Tuesday, April 17, 2012

ISLAM VS CRUSADERS OLD AND NEW

When discussing the ‘threat’ of the Islamization of Europe, it is useful to be aware of some historical facts, as well as of 20th-21st century South/North population pressures.

What is known historically as the Muslim conquest lasted from the 8th (eighth) century to the fall of the Ottoman Empire in 1922.  By 750 A.D., successive Muslim Empires encompassed North Africa and the Saudi Arabian peninsula, whence they stretched to Northern India.  Muslims conquered India between the 13th and 16th centuries, converting part of the population from Hinduism.  (In 1947, after India became independent, part of India’s Muslim population was transferred to the new sovereign state of Pakistan.)

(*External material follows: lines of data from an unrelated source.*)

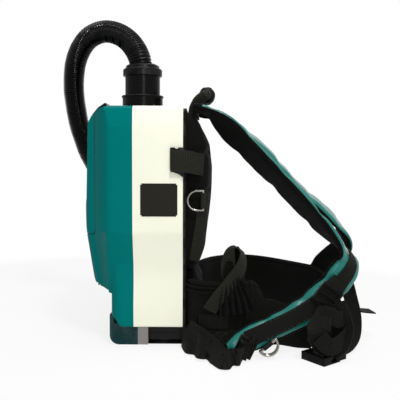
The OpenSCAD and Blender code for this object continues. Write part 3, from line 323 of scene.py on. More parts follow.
def new_piece(name, bm, slots, body="unit", replaces=(), sharp=40):
    """Makes a finished piece of a bmesh: normals, materials, body, and the CAD nodes that it stands for."""
    mesh = bpy.data.meshes.new(name)
    bm.to_mesh(mesh)
    bm.free()
    for slot in slots:
        mesh.materials.append(bpy.data.materials[slot + "_finish"])
    mesh.shade_smooth()
    mesh.set_sharp_from_angle(angle=math.radians(sharp))
    piece = bpy.data.objects.new(name, mesh)
    bpy.context.scene.collection.objects.link(piece)
    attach(piece, body)
    if replaces:
        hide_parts(*replaces)
    return piece


def curve_through(points, steps):
    """Points of a smooth curve through the given ones, with steps to each span."""
    last = len(points) - 1

    def at(i, u):
        a, b, c, d = (points[min(max(i + k, 0), last)] for k in (-1, 0, 1, 2))
        return 0.5 * (2 * b + (c - a) * u + (2 * a - 5 * b + 4 * c - d) * u ** 2
                      + (3 * b - a - 3 * c + d) * u ** 3)

    return [at(i, k / steps) for i in range(last) for k in range(steps)] + [points[last]]


def gone_to(points):
    """Distance along the line to each of its points."""
    gone = [0.0]
    for a, b in zip(points, points[1:]):
        gone.append(gone[-1] + (b - a).length)
    return gone


class Station:
    """A place on a line: its point, its side and outward vectors, and its distance from the start."""

    def __init__(self, point, side, out, distance, share=0):
        self.point, self.side, self.out = point, side, out
        self.distance, self.share = distance, share

    def at(self, across, out):
        return self.point + self.side * across + self.out * out

    def moved(self, across, out):
        return Station(self.at(across, out), self.side, self.out, self.distance, self.share)


def station_on(line, i, side, distance, total):
    """Station at a point of a line, with the given side turned square to the line."""
    heading = (line[min(i + 1, len(line) - 1)] - line[max(i - 1, 0)]).normalized()
    side = (side - side.dot(heading) * heading).normalized()
    return Station(line[i], side, heading.cross(side), distance, distance / total)


def stations(points, sides, steps):
    """Stations along a smooth line whose width direction is given at each point."""
    line, turned = curve_through(points, steps), curve_through(sides, steps)
    gone = gone_to(line)
    return [station_on(line, i, turned[i], gone[i], gone[-1]) for i in range(len(line))]


def even_stations(points, first_side, pitch):
    """Stations a pitch apart along a line of close points, with the side carried on without twist."""
    gone = gone_to(points)
    count = max(2, round(gone[-1] / pitch))
    line, k = [], 0
    for i in range(count + 1):
        d = gone[-1] * i / count
        while k < len(points) - 2 and gone[k + 1] < d:
            k += 1
        line.append(points[k].lerp(points[k + 1], (d - gone[k]) / max(gone[k + 1] - gone[k], 1e-9)))
    found, side = [], Vector(first_side)
    for i in range(count + 1):
        found.append(station_on(line, i, side, gone[-1] * i / count, gone[-1]))
        side = found[-1].side
    return found


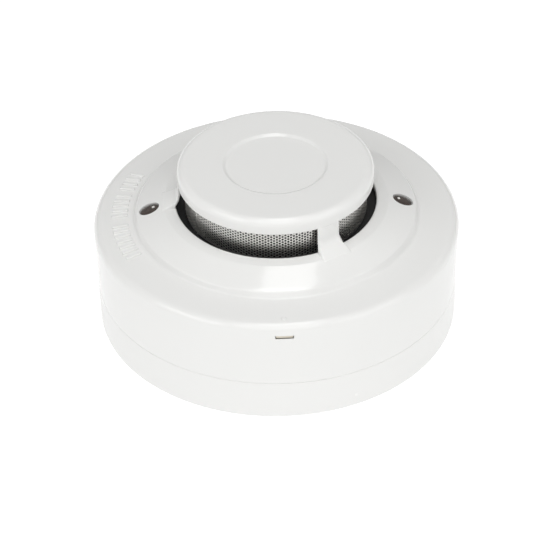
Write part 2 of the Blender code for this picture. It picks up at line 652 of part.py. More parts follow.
def rib_profile():
    """Outline of one rib: straight under the cap, then leaning out to a foot on the ledge."""
    inside = CAP_RADIUS - CAP_WALL + 0.2 * MM
    outside = CAP_RADIUS - 0.2 * MM
    top = CAP_RIM_HEIGHT + 1.0 * MM
    heel = OPENING_RADIUS + 0.3 * MM
    foot = LEDGE_RADIUS - 0.9 * MM
    sunk = LEDGE_HEIGHT - 1.0 * MM
    points = [(inside, top), (outside, top), (outside, LEDGE_HEIGHT + 3.3 * MM)]
    points += [(outside + 0.5 * MM, LEDGE_HEIGHT + 1.7 * MM), (outside + 1.7 * MM, LEDGE_HEIGHT + 0.7 * MM)]
    points += [(foot, LEDGE_HEIGHT - 0.1 * MM), (foot, sunk), (heel, sunk), (heel, LEDGE_HEIGHT - 0.2 * MM)]
    points += [(outside - 0.2 * MM, LEDGE_HEIGHT + 1.6 * MM), (inside + 0.2 * MM, LEDGE_HEIGHT + 4.5 * MM)]
    return points


def cone_height(radius):
    """Height of the inner cone at a radius."""
    run = (STEP_RADIUS - 0.3 * MM - radius) / (STEP_RADIUS - 0.3 * MM - LEDGE_RADIUS)
    return STEP_TOP_HEIGHT + run * (LEDGE_HEIGHT - 0.35 * MM - STEP_TOP_HEIGHT)


def slope_height(radius):
    """Height of the outer slope at a radius."""
    foot_radius = STEP_RADIUS + STEP_RUN
    shoulder_angle = math.radians(84.0)
    edge_radius = BODY_RADIUS - SHOULDER_ROUND * (1.0 - math.cos(shoulder_angle))
    edge_height = SHOULDER_HEIGHT + SHOULDER_ROUND * math.sin(shoulder_angle)
    run = (radius - foot_radius) / (edge_radius - foot_radius)
    return STEP_FOOT_HEIGHT + run * (edge_height - STEP_FOOT_HEIGHT)


def lens_frame(azimuth, clearance=0.0):
    """Placement on the cone, local Z along its outward normal, with a round section made oval."""
    rise = cone_height(LENS_PLACE - 1.0 * MM) - cone_height(LENS_PLACE + 1.0 * MM)
    tilt = math.atan2(rise, 2.0 * MM)
    place = around(LENS_PLACE, azimuth, cone_height(LENS_PLACE))
    turn = Matrix.Rotation(math.radians(azimuth), 4, "Z")
    oval = (LENS_HALF_WIDTH + clearance) / (LENS_HALF_LENGTH + clearance)
    stretch = Matrix.Diagonal((oval, 1.0, 1.0, 1.0))
    return Matrix.Translation(place) @ turn @ Matrix.Rotation(tilt, 4, "X") @ stretch


def make_cover(parent):
    """The white cover in one moulding."""
    cover = turned("head_cover", shell_profile())
    cap = turned("cap", cap_profile(), STEPS)
    for azimuth in RIB_AZIMUTHS:
        join(cap, slab("rib", rib_profile(), RIB_WIDTH, azimuth))
    join(cover, cap)
    for azimuth in LENS_AZIMUTHS.values():
        hole = cylinder("lens_hole", LENS_HALF_LENGTH + GAP, -4.0 * MM, 4.0 * MM, steps=24)
        hole.data.transform(lens_frame(azimuth, GAP))
        cut(cover, hole)
    inner = BODY_RADIUS - COVER_WALL - 0.6 * MM
    groove_top = WINDOW_BOTTOM + 0.5 * MM
    groove_floor = BODY_RADIUS - COVER_WALL + GROOVE_DEPTH
    groove = [(inner, SEAM_HEIGHT - 1.0 * MM), (inner, groove_top)]
    groove += [(groove_floor, groove_top), (groove_floor, SEAM_HEIGHT - 1.0 * MM)]
    window_outer = BODY_RADIUS + 1.0 * MM
    window_inner = inner - 0.4 * MM
    window = [(window_inner, WINDOW_BOTTOM), (window_outer, WINDOW_BOTTOM)]
    window += [(window_outer, WINDOW_BOTTOM + WINDOW_HEIGHT), (window_inner, WINDOW_BOTTOM + WINDOW_HEIGHT)]
    for azimuth in HOOK_AZIMUTHS:
        cut(cover, slab("groove", groove, HOOK_WIDTH + 2 * GAP, azimuth))
        cut(cover, slab("window", window, WINDOW_WIDTH, azimuth))
    add_marks(cover)
    return dress(cover, "white_plastic", parent)


def add_marks(cover):
    """The alignment pip at the front and three groups of plain raised bars on the slope."""
    pip_top = slope_height(PIP_PLACE) + 0.4 * MM
    pip = cylinder("pip", PIP_RADIUS, pip_top - 1.2 * MM, pip_top, around(PIP_PLACE, 0.0), 12)
    join(cover, pip)
    inner, outer = slope_height(MARK_INNER), slope_height(MARK_OUTER)
    raised = 0.5 * MM
    profile = [(MARK_INNER, inner - raised), (MARK_OUTER, outer - raised)]
    profile += [(MARK_OUTER, outer + raised), (MARK_INNER, inner + raised)]
    for start, count in MARK_GROUPS:
        for index in range(count):
            join(cover, slab("mark", profile, MARK_WIDTH, start + index * MARK_PITCH))


def make_lens(side, azimuth, parent):
    """Oval indicator lens, slightly domed, square to the cone and level with it."""
    bottom = LENS_RECESS - 1.4 * MM
    profile = [(0.0, bottom), (LENS_HALF_LENGTH, bottom), (LENS_HALF_LENGTH, LENS_RECESS)]
    profile += [(LENS_HALF_LENGTH * 0.7, LENS_RECESS + 0.25 * MM), (0.0, LENS_RECESS + 0.4 * MM)]
    lens = turned(f"indicator_lens_{side}", profile, 24)
    lens.data.transform(lens_frame(azimuth))
    return dress(lens, "lens_plastic", parent)


def make_terminals(base):
    """Four terminals: a fixed strip each, and a clamp and a screw that move together."""
    for index, azimuth in enumerate(TERMINAL_AZIMUTHS, start=1):
        make_contact(index, azimuth, base)
        place = around(TERMINAL_PLACE, azimuth)
        clamp = carrier(f"clamp_{index}", base, place, azimuth)
        make_washer(index, clamp)
        screw = carrier(f"screw_{index}", clamp)
        make_terminal_screw(index, screw)


def make_head(head):
    """Everything that turns with the head under the cover."""
    make_chassis(head)
    for index, azimuth in enumerate(TERMINAL_AZIMUTHS, start=1):
        make_blade(index, azimuth, head)
    make_board(head)
    for index, azimuth in enumerate(LUG_AZIMUTHS, start=1):
        make_board_screw(index, azimuth, head)
    make_chamber_base(head)
    make_labyrinth(head)
    make_chamber_lid(head)
    make_screen(head)
    make_optic("infrared_emitter", "dark_glass", 125.0, head)
    make_optic("photodiode", "dark_glass", 235.0, head)
    make_optics_shield(head)
    make_thermistor(head)
    for side, azimuth in LENS_AZIMUTHS.items():
        make_status_led(side, azimuth, head)
    make_component("relay", "relay_plastic", (12.0 * MM, 8.0 * MM, 6.0 * MM), 0.0, 33.0 * MM, head)
    make_component("microcontroller", "black_plastic", (9.0 * MM, 9.0 * MM, 1.4 * MM), 330.0, 33.0 * MM, head)
    make_component("rectifier", "black_plastic", (7.0 * MM, 5.0 * MM, 2.6 * MM), 152.0, 32.5 * MM, head)
    make_capacitor(head)


def main():
    clear_scene()
    base = carrier("base")
    make_mounting_base(base)
    make_terminals(base)
    head = carrier("head", base)
    make_head(head)
    cover = carrier("cover", head)
    make_cover(cover)
    for side, azimuth in LENS_AZIMUTHS.items():
        make_lens(side, azimuth, cover)
    bpy.context.view_layer.update()


main()
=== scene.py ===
"""Looks of the ceiling heat detector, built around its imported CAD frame.

Metres, +Z up, the front of the detector faces -Y. An azimuth is measured about +Z from the front,
towards +X. Outlines of turned pieces are (radius, height, rounding) points in millimetres.
"""
import math

import bmesh
import bpy
from mathutils import Matrix, Vector


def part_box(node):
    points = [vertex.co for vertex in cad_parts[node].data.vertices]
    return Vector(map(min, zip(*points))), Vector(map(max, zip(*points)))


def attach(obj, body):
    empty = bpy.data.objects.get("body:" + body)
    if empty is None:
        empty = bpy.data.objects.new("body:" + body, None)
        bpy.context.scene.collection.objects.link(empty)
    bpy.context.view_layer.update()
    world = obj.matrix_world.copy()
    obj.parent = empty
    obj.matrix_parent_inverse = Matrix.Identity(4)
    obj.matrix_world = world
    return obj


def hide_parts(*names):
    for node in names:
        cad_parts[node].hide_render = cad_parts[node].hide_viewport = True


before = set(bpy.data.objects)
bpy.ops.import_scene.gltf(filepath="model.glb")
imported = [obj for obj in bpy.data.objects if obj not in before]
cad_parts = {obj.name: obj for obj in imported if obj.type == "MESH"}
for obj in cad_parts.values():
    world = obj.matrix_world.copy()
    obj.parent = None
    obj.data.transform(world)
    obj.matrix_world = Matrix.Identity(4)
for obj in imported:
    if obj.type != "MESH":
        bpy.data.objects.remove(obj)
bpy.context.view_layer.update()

MM = 0.001
TURN = 2.0 * math.pi
STEPS = 240
SHARP_ANGLE = math.radians(28.0)


def size_of(node):
    """Lowest and highest corner of a CAD node, in millimetres."""
    low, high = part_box(node)
    return low / MM, high / MM


# Main sizes, read from the frame
cover_low, cover_high = size_of("head_cover")
screen_low, screen_high = size_of("insect_screen")
BODY = cover_high.x
TOP = cover_high.z
SEAM = (size_of("mounting_base")[1].z + cover_low.z) / 2
BOARD_TOP = size_of("circuit_board")[1].z
FOOT = 49.55
SHOULDER = 28.7
SHOULDER_TOP = 30.6
STEP_FOOT = (39.05, 31.65)
STEP_TOP = (38.15, 33.2)
LEDGE_EDGE = (30.7, 36.02)
TERMINAL_AZIMUTHS = (45.0, 135.0, 225.0, 315.0)
LUG_AZIMUTHS = (60.0, 180.0, 300.0)
HOOK_AZIMUTHS = (0.0, 120.0, 240.0)
RIB_AZIMUTHS = (29.2, 149.2, 269.2)
LENS_AZIMUTHS = {"left": -88.7, "right": 88.7}
LENS_RADIUS = 34.7
LENS_OVAL = 0.81
TERMINAL_RADIUS = 29.0
BLADE_RADIUS = 39.5
BOARD_SCREW_RADIUS = 38.0
THERMISTOR_PLACE = (26.1, 230.0)
PIP_RADIUS = 46.5
BAR_RADII = (40.7, 45.1)
BAR_PITCH = 3.15
BAR_GROUPS = ((-117.3, 4), (-103.2, 5), (-84.4, 7))
FIXING_SLOTS = ((0.0, 25.0), (180.0, 25.0), (90.0, 30.0), (270.0, 30.0))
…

Between 1095 and 1291 European Catholic monarchs organized no fewer than seven Crusades in a futile attempt to wrest the Holy Land from Muslim rule.

Undeterred, Muslims conquered Eastern Europe all the way to Hungary: anyone having lived in Hungary cannot escape learning that two fateful battles against the Muslims were fought in the town of Mohacs, in Southwestern Hungary in 1526 and 1687, marking the beginning and the end of Ottoman domination of that country.

What relevance do these facts have for current efforts to prevent the Islamization of Europe?

The first is that by the time the Ottoman Empire fell, Islam had been a powerful force for more than a thousand years.  The second is that at present, after a decline of less than a century, Islam is once again a rising force, as the second largest world religion (23% of the world population versus 33% for Christianity).

Add to this South/North population pressures, and it is difficult to believe that Europe will remain a predominantly Christian region forever.  Islam is the largest religion in Africa, just across the Mediterranean, which is home to one fourth of the world’s Muslim population.

Presently, the French presidential election nears, in which immigration, mainly from Africa, is a hot issue; a Norwegian stands trial for having assassinated some 70 people in cold blood to ‘protect’ his country from multiculturalism; the United States continues to indulge in wars against Muslim countries of the Middle East and Southeast Asia, while its citizens are protected from prosecution by ‘stand your ground’ laws that facilitate racial killings, a few more statistics may possibly help forestall at least some bloodshed:

I have written elsewhere that Caucasians constitute an absolute minority on the face of the earth.  But the world Caucasian is a loaded term, but let us say for the sake of argument that it refers to populations who are neither Asian, Indian nor Black.  A website called nationsonline.org divides the world population according to continent:

For a total world population of just under 7 billion, Africa accounts for over 1 billion, Asia over 4 billion, the Americas, 900 million, Europe, 739 million and Oceania (Australia and New Zealand) 35 million. That makes ‘Caucasians’ barely 2/5ths of the world’s population.

Besides being the dominant religion in the Middle East, Islam is the religion of forty percent of the population of southeast Asia, and is the fastest growing religion worldwide.

In its quest for dwindling resources the world needs to avoid waging what is surely destined to be (once again) a losing battle over God.